MFC: Conte a sua história preferida entre todas que ouviu dos 21 ex-árbitros entrevistados.
Gabriel Correia: Não sei se preferida, pois foram diversas histórias interessantes. Mas os casos de violência no exercício do futebol amador me marcaram muito. Um dos casos, o árbitro tomou conhecimento do histórico de confusões envolvendo duas equipes e foi realizar a atividade com uma arma de fogo. Ao fim do primeiro tempo, um de seus amigos na arquibancada ouviu conversas sobre agressão ao árbitro que partiria do goleiro da equipe da casa, que era faixa preta em uma arte marcial.
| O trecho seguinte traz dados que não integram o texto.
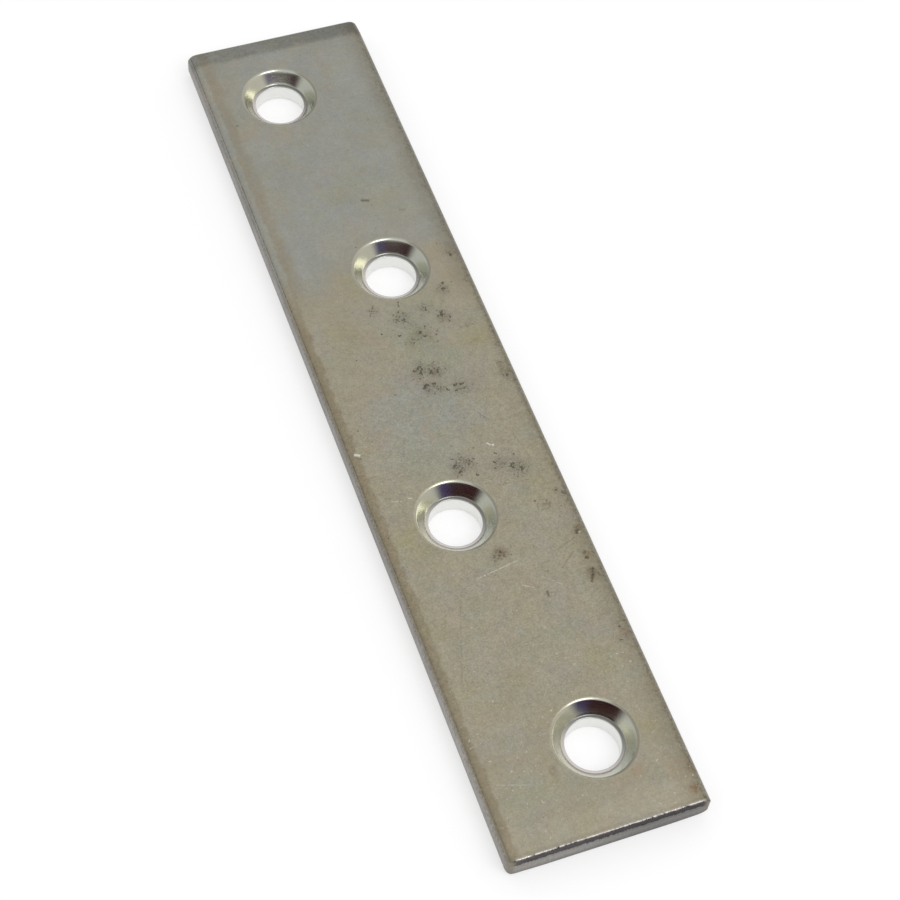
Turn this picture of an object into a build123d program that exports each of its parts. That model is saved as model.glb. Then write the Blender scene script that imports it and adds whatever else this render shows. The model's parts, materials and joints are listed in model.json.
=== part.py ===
from build123d import *
import os

# Flat steel mending plate with a zigzag row of countersunk screw holes.
# Units are millimetres. The origin is the centre of the bottom face: X runs across the
# plate, Y along it and Z up, so that the countersinks open upwards.

# The flat strip that the plate is cut from
PLATE_LENGTH = 80.0
PLATE_WIDTH = 15.7
PLATE_THICKNESS = 2.6
LONG_EDGE_RADIUS = 0.8  # rounding of the strip's rolled long edges
CORNER_RADIUS = 0.3  # corners in plan

# The sheared ends: the metal rolls over on the side where the shear enters,
# and stays nearly sharp on the side where it leaves
FAR_ROLL_LENGTH = 1.5  # on top of the far end
FAR_ROLL_DEPTH = 0.35
NEAR_ROLL_LENGTH = 0.5  # underneath the near end
NEAR_ROLL_DEPTH = 0.25
SHEAR_EDGE_RADIUS = 0.12

# Screw holes
END_HOLE_INSET = 7.1  # from each end to the centre of the nearest hole
INNER_HOLE_PITCH = 24.2  # between the two middle holes, along the plate
HOLE_OFFSET = 1.55  # each hole's distance from the long centre line
HOLE_DIAMETER = 4.2
COUNTERSINK_DIAMETER = 6.35  # at the top face, before its edge is softened
COUNTERSINK_FLOOR_DIAMETER = 4.7  # where the cone ends on a narrow flat ring
COUNTERSINK_DEPTH = 1.05
COUNTERSINK_LIP_RADIUS = 0.2  # soft edge where the pressed cone meets the face
HOLE_EDGE_RADIUS = 0.15  # edge of each hole on the bottom face

half_length = PLATE_LENGTH / 2
end_hole_y = half_length - END_HOLE_INSET
inner_hole_y = INNER_HOLE_PITCH / 2

# The holes lie to the left and right of the centre line in turn
hole_centres = [
    (-HOLE_OFFSET, end_hole_y),
    (HOLE_OFFSET, inner_hole_y),
    (-HOLE_OFFSET, -inner_hole_y),
    (HOLE_OFFSET, -end_hole_y),
]

with BuildPart() as mending_plate:
    # Flat strip with rounded long edges
    with BuildSketch(Plane.XZ) as strip_section:
        with Locations((0, PLATE_THICKNESS / 2)):
            RectangleRounded(PLATE_WIDTH, PLATE_THICKNESS, LONG_EDGE_RADIUS)
    extrude(amount=half_length, both=True)

    # Outline in plan, with rounded corners
    with BuildSketch() as outline:
        RectangleRounded(PLATE_WIDTH, PLATE_LENGTH, CORNER_RADIUS)
    extrude(amount=PLATE_THICKNESS, mode=Mode.INTERSECT)

    # Side view: rolled over at the top of the far end and at the bottom of the near end
    with BuildSketch(Plane.YZ) as side_view:
        with BuildLine() as side_line:
            far_roll_over = EllipticalCenterArc(
                (half_length - FAR_ROLL_LENGTH, PLATE_THICKNESS - FAR_ROLL_DEPTH),
                FAR_ROLL_LENGTH,
                FAR_ROLL_DEPTH,
                start_angle=0,
                arc_size=90,
            )
            near_roll_over = EllipticalCenterArc(
                (NEAR_ROLL_LENGTH - half_length, NEAR_ROLL_DEPTH),
                NEAR_ROLL_LENGTH,
                NEAR_ROLL_DEPTH,
                start_angle=180,
                arc_size=90,
            )
            near_edge = CenterArc(
                (SHEAR_EDGE_RADIUS - half_length, PLATE_THICKNESS - SHEAR_EDGE_RADIUS),
                SHEAR_EDGE_RADIUS,
                start_angle=90,
                arc_size=90,
            )
            far_edge = CenterArc(
                (half_length - SHEAR_EDGE_RADIUS, SHEAR_EDGE_RADIUS),
                SHEAR_EDGE_RADIUS,
                start_angle=270,
                arc_size=90,
            )
            Line(far_roll_over @ 1, near_edge @ 0)
            Line(near_edge @ 1, near_roll_over @ 0)
            Line(near_roll_over @ 1, far_edge @ 0)
            Line(far_edge @ 1, far_roll_over @ 0)
        make_face()
    extrude(amount=PLATE_WIDTH / 2, both=True, mode=Mode.INTERSECT)

    # Countersunk screw holes, opening at the top face
    with Locations(Plane.XY.offset(PLATE_THICKNESS)):
        with Locations(*hole_centres):
            Hole(radius=HOLE_DIAMETER / 2)
            Cone(
                bottom_radius=COUNTERSINK_FLOOR_DIAMETER / 2,
                top_radius=COUNTERSINK_DIAMETER / 2,
                height=COUNTERSINK_DEPTH,
                align=(Align.CENTER, Align.CENTER, Align.MAX),
                mode=Mode.SUBTRACT,
            )
    round_edges = mending_plate.edges().filter_by(GeomType.CIRCLE)
    lip_edges = round_edges.filter_by(
        lambda edge: abs(edge.radius - COUNTERSINK_DIAMETER / 2) < 0.001
        and edge.center().Z > PLATE_THICKNESS / 2
    )
    fillet(lip_edges, COUNTERSINK_LIP_RADIUS)
    round_edges = mending_plate.edges().filter_by(GeomType.CIRCLE)
    bottom_edges = round_edges.filter_by(
        lambda edge: abs(edge.radius - HOLE_DIAMETER / 2) < 0.001
        and edge.center().Z < 0.001
    )
    fillet(bottom_edges, HOLE_EDGE_RADIUS)

mending_plate.part.label = "mending_plate"

os.makedirs("parts", exist_ok=True)
export_step(mending_plate.part, "parts/mending_plate.step")
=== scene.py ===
"""Mending plate: a zinc-plated steel strip with four countersunk screw holes.

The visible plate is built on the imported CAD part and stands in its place.
"""

import json
import math
import random

import bmesh
import bpy
import numpy as np
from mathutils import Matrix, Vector


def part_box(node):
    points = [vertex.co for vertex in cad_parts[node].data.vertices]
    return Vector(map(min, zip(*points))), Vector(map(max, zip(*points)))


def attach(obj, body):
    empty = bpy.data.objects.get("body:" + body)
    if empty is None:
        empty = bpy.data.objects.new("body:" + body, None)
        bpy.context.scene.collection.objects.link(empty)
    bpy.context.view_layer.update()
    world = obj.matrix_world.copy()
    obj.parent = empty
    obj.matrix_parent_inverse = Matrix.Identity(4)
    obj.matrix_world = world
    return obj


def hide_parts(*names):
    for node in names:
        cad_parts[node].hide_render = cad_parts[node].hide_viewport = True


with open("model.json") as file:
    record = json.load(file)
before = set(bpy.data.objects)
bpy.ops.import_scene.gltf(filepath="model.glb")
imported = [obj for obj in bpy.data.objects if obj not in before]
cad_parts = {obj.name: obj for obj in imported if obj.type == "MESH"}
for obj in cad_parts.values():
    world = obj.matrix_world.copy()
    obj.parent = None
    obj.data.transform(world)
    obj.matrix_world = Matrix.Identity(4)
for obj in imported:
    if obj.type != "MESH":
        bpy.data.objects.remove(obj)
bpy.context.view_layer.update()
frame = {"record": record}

bl_info = {
    "name": "Mending Plate",
    "version": (1, 0, 0),
    "blender": (4, 5, 0),
    "location": "3D View > Sidebar > Mending Plate",
    "description": "Builds a zinc-plated mending plate on its packed CAD part, and a plain studio for it",
    "category": "Add Mesh",
}

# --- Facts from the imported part, in millimetres. The mesh is worked out in millimetres too. ---

MM = 0.001
PART = "mending_plate"
SLOT = "zinc_plated_steel"

LOW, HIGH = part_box(PART)
HALF_WIDTH = (HIGH.x - LOW.x) / 2 / MM
HALF_LENGTH = (HIGH.y - LOW.y) / 2 / MM
THICKNESS = (HIGH.z - LOW.z) / MM
BORES = [mount for mount in frame["record"]["mounts"] if mount["kind"] == "bore"]
HOLE_CENTRES = [(bore["pos_m"][0] / MM, bore["pos_m"][1] / MM) for bore in BORES]
HOLE_RADIUS = BORES[0]["dims"]["r_mm"]
HOLE_OFFSET = max(abs(x) for x, _ in HOLE_CENTRES)

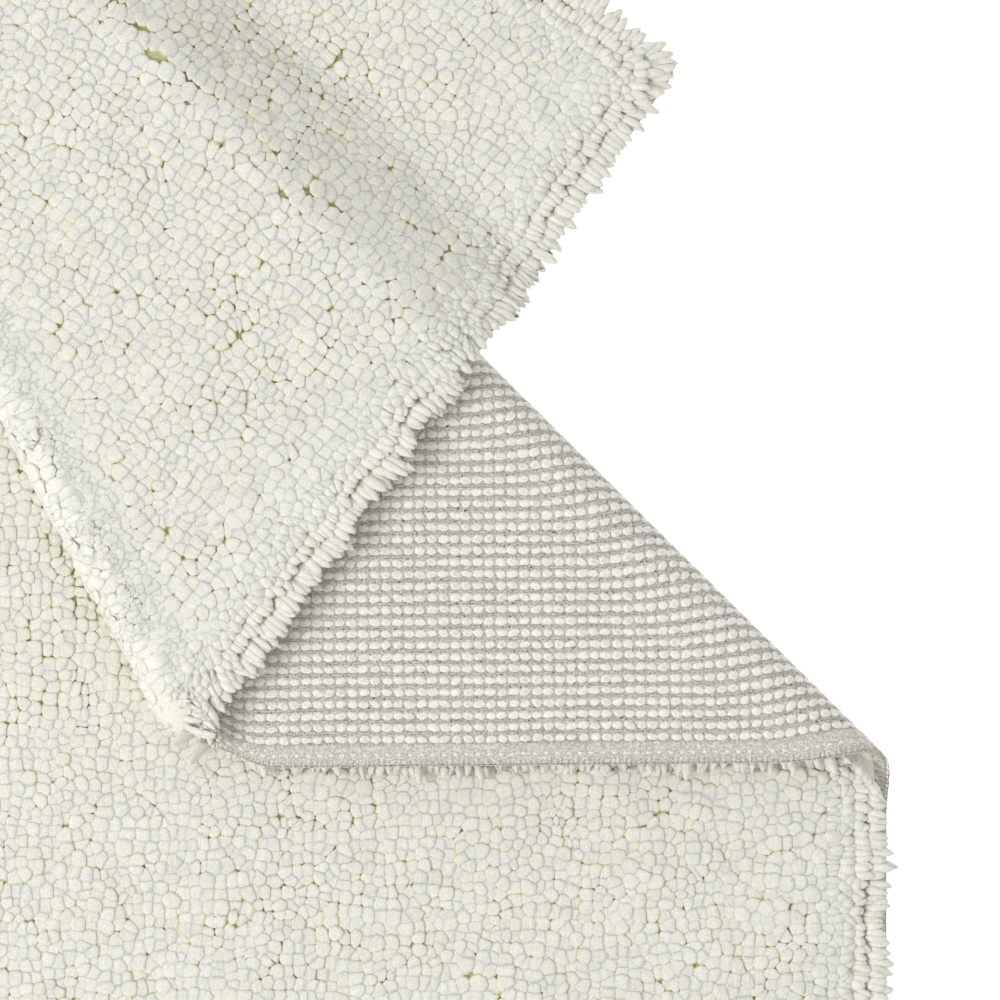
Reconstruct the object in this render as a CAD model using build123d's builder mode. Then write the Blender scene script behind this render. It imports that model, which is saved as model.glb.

Ao voltar para o segundo tempo, o árbitro deixou a arma na cintura. Esse goleiro, fez um pênalti de tal modo que precisava ser expulso e assim foi feito. Ao retirar o cartão vermelho, o goleiro partiu pra cima desse juiz que tirou o revólver e gritou que “não vem não que eu te mato”. Ele percebeu que os membros da equipe começaram a cercar e ele manteve a posição falando “sai de trás de mim que eu vou atirar”. Nisso, o árbitro não foi agredido e o jogo foi encerrado por ele. Foi uma situação inusitada, mas que reflete como que o árbitro precisa lidar com o temor das agressões físicas, sobretudo no futebol amador.
MFC: Qual a maior contribuição da dissertação para a área da Administração?
Gabriel Correia: Além de pensamos no árbitro de futebol como gestor, como um sujeito que gere interesses, foi possível também abrirmos outras possibilidades de gestão a partir de figuras que, em um primeiro momento, não seriam protagonistas no jogo-gestão. Essa é a nossa maior contribuição para a área. Estudar as memórias dos gestores e criadores no cotidiano é a grande lacuna que buscamos preencher. Pontuarmos as gestões que não somente as do topo da hierarquia, retirando a centralidade da organização-empresa, é um movimento local para sobrelevarmos os pequenos fazeres, cotidianos, práticos. Pensamos o organizar e suas práticas, sejam elas do passado ou do presente. A gestão é múltipla e, a partir da ideia de vida social organizada, podemos pensá-la sob diversos olhares, não só nos limites empresariais. Pensamos então a gestão local e o saber local para falar de memória de grupos sociais que não são protagonistas quando na dinâmica social.